Thank them for sharing and outline the next steps for preserving and sharing the interview.

Capture follow-up material immediately

Right after the conversation, jot down your observations. Note the date, location, participants, and any moments you want to highlight in the archive. Take photos of objects mentioned in the interview. If you promised to scan letters or recipes, schedule time within the next week to do it.

Upload recordings to Keepsake with a consistent naming format such as “GrandparentsStory-2025-[Name]-Session1.” Add a short summary describing key themes and any sensitive sections that should stay private. Tag the story with categories like “migration,” “work,” or “humour” so relatives can find specific anecdotes later.

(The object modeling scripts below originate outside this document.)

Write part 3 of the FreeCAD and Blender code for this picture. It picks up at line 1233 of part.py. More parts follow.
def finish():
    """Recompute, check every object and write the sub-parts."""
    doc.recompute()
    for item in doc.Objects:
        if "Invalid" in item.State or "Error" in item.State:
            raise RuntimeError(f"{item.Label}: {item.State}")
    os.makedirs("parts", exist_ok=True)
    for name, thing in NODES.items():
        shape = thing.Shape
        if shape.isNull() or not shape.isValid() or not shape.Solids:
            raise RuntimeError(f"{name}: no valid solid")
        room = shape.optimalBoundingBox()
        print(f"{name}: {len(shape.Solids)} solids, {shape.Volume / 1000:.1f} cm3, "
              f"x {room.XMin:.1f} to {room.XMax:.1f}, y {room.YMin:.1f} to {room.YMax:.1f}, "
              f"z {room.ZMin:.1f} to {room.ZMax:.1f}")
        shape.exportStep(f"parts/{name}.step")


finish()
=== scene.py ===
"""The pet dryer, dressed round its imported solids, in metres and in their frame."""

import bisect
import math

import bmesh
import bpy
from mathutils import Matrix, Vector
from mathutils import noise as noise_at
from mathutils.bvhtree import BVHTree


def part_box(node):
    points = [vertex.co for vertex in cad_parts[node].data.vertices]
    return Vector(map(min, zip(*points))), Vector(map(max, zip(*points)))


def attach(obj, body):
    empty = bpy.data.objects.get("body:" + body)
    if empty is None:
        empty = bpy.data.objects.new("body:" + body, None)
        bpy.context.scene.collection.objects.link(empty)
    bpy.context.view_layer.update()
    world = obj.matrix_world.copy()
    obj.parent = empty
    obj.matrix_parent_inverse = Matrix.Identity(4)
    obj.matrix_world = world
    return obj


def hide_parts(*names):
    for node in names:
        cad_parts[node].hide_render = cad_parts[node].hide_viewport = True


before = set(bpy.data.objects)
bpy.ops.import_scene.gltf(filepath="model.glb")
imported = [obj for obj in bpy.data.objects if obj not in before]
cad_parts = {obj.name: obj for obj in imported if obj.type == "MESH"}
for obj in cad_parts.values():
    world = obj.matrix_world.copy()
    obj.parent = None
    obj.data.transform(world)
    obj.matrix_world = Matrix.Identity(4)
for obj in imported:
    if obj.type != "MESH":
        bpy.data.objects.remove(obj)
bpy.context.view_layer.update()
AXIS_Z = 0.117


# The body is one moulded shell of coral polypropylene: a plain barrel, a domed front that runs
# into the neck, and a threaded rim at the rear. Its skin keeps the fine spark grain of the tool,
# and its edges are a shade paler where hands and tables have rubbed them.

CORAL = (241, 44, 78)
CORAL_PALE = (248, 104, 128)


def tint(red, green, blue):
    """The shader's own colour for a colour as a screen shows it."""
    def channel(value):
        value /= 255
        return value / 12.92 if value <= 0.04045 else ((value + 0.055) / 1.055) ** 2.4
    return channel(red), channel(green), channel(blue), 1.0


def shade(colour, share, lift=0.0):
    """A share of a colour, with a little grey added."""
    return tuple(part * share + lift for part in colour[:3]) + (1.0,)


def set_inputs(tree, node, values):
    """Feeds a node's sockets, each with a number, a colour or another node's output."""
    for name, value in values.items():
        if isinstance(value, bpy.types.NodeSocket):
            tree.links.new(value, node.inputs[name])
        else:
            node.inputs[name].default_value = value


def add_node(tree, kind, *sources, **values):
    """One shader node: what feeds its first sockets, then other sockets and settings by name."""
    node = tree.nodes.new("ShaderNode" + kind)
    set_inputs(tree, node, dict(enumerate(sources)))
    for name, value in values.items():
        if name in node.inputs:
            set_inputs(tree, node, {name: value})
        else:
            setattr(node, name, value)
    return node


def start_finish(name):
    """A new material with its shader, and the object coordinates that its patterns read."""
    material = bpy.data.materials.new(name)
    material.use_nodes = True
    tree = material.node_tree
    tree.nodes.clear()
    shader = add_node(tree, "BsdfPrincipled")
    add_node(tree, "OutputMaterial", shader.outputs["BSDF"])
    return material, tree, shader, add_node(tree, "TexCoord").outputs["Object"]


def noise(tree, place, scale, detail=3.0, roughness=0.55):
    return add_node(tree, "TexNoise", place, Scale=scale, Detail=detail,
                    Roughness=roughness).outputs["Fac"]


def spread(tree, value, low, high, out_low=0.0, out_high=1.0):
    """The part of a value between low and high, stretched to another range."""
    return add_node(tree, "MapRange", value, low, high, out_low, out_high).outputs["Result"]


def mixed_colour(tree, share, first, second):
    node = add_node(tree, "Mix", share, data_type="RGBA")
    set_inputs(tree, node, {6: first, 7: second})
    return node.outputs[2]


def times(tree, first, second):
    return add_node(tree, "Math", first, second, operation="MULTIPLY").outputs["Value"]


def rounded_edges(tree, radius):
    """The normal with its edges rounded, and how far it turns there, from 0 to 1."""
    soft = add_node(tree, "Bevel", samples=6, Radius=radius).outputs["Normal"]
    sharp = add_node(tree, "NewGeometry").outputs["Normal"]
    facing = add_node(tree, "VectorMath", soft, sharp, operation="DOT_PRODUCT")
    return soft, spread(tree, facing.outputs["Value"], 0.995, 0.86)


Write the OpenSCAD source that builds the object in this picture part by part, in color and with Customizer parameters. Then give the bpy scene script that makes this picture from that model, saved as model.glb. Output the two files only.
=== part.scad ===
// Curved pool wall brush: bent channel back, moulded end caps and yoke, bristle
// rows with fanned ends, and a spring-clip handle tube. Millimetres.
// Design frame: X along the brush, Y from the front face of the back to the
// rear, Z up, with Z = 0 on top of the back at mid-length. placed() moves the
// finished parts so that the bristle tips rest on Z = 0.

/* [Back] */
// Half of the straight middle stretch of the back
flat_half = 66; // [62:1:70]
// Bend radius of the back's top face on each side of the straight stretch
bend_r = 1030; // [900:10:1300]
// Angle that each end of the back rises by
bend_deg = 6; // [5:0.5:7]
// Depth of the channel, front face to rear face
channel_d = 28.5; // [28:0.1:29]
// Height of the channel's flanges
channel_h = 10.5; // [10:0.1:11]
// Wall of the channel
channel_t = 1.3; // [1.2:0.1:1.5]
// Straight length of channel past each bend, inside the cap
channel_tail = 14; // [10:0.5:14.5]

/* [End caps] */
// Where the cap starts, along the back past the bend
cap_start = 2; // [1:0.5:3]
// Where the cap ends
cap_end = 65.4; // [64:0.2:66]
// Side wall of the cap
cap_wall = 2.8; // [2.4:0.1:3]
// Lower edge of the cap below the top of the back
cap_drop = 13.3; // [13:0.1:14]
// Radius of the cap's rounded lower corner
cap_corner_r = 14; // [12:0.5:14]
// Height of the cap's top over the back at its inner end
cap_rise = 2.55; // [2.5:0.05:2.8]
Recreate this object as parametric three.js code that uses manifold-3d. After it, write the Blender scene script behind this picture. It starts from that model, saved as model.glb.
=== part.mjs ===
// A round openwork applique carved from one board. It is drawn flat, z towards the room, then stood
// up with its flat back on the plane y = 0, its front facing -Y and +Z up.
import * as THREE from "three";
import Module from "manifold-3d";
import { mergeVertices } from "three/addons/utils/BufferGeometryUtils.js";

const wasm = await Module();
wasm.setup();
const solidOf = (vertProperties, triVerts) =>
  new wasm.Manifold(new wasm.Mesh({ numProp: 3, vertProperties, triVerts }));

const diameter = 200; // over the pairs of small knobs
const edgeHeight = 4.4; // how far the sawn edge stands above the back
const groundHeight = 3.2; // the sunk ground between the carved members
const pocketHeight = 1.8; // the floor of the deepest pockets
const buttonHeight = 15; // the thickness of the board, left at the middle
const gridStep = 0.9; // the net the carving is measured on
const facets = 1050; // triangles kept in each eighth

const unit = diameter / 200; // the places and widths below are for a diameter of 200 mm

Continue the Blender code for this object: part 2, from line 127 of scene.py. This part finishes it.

Invite the whole family into the project

Share the interview highlights with siblings or cousins and invite them to add questions. Encourage younger relatives to conduct their own follow-up sessions. Consider hosting a virtual listening party where everyone hears favourite clips and adds written reflections. The more voices involved, the stronger the archive becomes.

Keep the project sustainable

Long-term storytelling projects succeed when you plan the cadence. Create a simple roadmap that covers:

  • Who will lead the next interview and when it will happen.
  • What archival tasks still need attention (transcription, photo labelling, translation).
  • Which stories sparked research leads you want to follow in the family history research questions guide.

Review the roadmap quarterly. Celebrate progress with a shared meal or video call. Keep a running list of questions you still want to ask so each session builds on the last.

Quick-reference checklist

  1. Confirm consent, location, and recording method.
  2. Organise prompts by theme with space for follow-up notes.
  3. Bring sensory artifacts to jog memory.
  4. Capture photos of objects or documents mentioned.
  5. Upload files to Keepsake within 48 hours and tag them consistently.

When you approach interviews with care, your grandparents feel seen and future generations inherit more than dates and names. They gain instructions for living, loving, and staying connected.